# PROMPT
Which lines contain the word "joints"? Return each of them as written.

# DATA FOR THIS EXERCISE

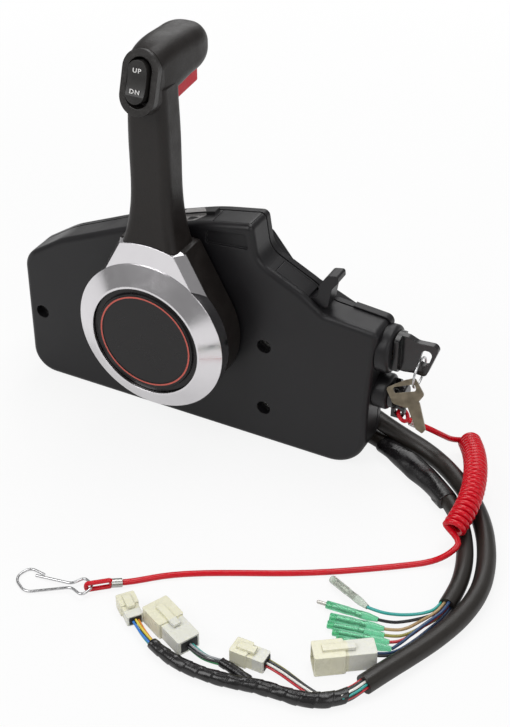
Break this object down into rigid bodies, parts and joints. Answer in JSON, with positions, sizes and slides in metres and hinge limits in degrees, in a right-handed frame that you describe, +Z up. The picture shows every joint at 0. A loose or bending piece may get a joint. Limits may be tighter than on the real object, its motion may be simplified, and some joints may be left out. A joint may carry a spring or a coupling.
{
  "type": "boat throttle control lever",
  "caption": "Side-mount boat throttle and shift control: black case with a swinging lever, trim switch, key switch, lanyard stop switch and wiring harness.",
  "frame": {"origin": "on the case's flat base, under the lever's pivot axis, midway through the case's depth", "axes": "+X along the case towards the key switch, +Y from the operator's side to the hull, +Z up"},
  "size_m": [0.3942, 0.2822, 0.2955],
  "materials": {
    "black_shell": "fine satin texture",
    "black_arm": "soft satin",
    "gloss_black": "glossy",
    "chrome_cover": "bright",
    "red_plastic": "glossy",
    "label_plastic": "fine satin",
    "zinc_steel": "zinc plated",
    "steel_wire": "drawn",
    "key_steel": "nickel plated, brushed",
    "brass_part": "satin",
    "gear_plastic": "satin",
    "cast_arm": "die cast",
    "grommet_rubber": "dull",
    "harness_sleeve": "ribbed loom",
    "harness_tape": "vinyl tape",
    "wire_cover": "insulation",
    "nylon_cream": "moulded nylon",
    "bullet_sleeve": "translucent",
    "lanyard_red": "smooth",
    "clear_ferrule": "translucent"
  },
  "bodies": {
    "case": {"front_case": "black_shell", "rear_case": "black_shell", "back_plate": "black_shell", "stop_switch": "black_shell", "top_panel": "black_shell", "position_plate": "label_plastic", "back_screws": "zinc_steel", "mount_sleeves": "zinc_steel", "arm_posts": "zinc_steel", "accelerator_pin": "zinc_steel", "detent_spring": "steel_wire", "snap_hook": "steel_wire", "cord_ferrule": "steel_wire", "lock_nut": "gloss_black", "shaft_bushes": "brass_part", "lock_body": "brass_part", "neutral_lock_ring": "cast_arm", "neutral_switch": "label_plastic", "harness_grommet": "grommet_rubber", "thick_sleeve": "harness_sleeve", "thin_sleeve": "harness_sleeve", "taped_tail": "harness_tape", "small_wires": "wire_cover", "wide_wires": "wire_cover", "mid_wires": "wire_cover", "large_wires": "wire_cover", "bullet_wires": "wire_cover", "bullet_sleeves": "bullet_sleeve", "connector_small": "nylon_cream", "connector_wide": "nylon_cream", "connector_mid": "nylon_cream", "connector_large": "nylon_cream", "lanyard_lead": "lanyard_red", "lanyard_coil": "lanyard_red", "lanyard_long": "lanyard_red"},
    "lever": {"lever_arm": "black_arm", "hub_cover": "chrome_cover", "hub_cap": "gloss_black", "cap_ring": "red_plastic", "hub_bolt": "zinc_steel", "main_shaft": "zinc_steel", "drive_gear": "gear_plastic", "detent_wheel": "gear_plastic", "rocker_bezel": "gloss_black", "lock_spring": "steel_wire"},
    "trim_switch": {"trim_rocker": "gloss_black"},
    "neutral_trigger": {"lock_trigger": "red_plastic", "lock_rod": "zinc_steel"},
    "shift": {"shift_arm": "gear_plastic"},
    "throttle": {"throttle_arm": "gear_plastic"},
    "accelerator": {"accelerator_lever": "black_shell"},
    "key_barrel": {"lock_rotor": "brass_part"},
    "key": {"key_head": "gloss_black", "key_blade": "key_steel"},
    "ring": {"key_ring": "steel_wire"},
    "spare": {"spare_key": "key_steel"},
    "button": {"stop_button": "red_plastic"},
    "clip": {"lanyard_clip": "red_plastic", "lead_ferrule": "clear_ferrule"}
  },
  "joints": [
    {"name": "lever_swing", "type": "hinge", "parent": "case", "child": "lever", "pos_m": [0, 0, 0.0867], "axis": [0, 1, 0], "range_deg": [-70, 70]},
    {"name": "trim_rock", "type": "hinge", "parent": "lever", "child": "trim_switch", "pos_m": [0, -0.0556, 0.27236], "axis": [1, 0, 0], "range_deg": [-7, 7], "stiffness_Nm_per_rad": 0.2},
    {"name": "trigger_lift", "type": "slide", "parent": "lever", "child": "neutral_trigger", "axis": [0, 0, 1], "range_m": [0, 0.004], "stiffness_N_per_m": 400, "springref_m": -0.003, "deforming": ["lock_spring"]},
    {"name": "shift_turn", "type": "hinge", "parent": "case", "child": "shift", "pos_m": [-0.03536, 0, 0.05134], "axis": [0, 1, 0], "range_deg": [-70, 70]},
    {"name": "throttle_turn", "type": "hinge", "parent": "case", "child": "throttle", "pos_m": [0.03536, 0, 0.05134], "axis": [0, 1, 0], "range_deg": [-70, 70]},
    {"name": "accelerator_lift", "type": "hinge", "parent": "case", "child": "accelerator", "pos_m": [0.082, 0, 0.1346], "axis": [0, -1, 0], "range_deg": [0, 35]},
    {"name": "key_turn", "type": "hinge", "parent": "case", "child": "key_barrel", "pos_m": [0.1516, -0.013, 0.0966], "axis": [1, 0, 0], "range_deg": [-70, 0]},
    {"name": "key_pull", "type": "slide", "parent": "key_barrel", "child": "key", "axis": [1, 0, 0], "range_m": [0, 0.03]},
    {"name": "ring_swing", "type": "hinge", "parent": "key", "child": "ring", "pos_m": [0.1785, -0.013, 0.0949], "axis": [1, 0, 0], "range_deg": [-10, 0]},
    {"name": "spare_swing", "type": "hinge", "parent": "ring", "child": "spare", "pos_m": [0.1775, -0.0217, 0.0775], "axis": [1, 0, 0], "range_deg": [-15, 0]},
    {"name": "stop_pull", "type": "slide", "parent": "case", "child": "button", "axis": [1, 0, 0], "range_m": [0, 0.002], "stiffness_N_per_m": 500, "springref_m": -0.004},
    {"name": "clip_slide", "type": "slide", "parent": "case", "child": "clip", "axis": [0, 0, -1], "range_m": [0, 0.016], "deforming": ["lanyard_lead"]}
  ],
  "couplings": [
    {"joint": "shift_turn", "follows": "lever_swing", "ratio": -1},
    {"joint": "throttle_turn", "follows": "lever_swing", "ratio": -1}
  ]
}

...

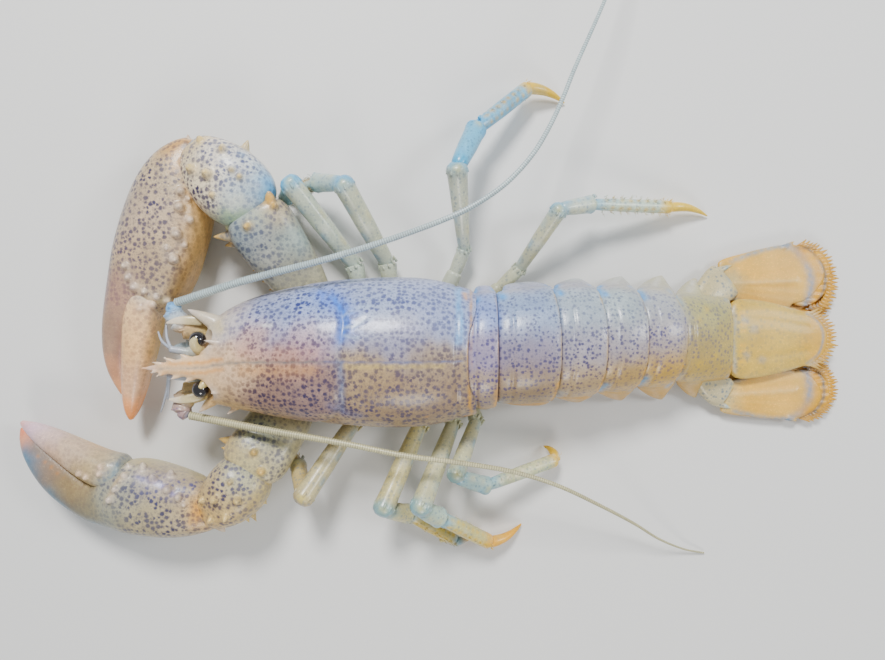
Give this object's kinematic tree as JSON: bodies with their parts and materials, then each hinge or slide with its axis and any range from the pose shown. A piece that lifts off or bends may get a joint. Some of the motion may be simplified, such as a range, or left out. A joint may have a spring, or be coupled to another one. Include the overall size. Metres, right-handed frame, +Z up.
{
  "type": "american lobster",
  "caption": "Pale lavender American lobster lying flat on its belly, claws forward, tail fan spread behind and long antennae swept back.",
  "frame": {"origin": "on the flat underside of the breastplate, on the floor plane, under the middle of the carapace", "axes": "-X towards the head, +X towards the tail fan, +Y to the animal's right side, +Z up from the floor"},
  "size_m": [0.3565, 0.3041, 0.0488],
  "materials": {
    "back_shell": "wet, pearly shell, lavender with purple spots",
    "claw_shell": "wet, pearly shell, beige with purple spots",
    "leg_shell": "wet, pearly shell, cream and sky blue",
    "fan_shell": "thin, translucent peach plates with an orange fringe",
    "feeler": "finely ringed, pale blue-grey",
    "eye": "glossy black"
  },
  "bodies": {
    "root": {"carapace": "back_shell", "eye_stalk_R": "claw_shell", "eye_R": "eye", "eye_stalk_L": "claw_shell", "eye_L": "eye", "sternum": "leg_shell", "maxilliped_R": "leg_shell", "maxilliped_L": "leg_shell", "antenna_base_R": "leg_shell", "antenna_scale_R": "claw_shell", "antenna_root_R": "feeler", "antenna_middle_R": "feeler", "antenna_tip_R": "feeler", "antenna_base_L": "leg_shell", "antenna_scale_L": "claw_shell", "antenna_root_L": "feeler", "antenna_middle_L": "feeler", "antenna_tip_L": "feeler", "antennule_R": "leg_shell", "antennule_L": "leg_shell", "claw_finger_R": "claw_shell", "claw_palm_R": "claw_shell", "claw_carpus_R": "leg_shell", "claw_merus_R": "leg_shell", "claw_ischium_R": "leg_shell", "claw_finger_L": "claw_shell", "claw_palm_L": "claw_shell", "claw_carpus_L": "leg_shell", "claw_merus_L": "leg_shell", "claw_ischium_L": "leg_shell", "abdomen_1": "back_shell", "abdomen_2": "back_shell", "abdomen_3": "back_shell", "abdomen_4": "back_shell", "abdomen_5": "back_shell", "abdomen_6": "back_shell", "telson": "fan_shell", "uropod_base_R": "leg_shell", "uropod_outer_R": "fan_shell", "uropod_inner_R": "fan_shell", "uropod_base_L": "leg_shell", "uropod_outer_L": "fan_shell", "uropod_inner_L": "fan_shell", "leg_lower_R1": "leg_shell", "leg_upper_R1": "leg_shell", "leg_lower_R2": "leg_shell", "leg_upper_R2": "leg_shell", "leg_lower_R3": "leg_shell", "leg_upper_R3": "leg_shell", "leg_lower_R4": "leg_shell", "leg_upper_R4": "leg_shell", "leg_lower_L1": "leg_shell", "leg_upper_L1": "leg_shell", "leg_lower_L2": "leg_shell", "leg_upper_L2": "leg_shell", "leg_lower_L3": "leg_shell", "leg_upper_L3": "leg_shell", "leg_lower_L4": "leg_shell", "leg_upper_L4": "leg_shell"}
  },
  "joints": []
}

...

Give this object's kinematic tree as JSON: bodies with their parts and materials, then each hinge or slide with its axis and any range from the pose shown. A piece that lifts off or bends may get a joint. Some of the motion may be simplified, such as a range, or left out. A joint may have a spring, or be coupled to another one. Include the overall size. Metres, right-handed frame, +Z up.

# SOLUTION BELOW
Break this object down into rigid bodies, parts and joints. Answer in JSON, with positions, sizes and slides in metres and hinge limits in degrees, in a right-handed frame that you describe, +Z up. The picture shows every joint at 0. A loose or bending piece may get a joint. Limits may be tighter than on the real object, its motion may be simplified, and some joints may be left out. A joint may carry a spring or a coupling.
  "joints": [
  "joints": []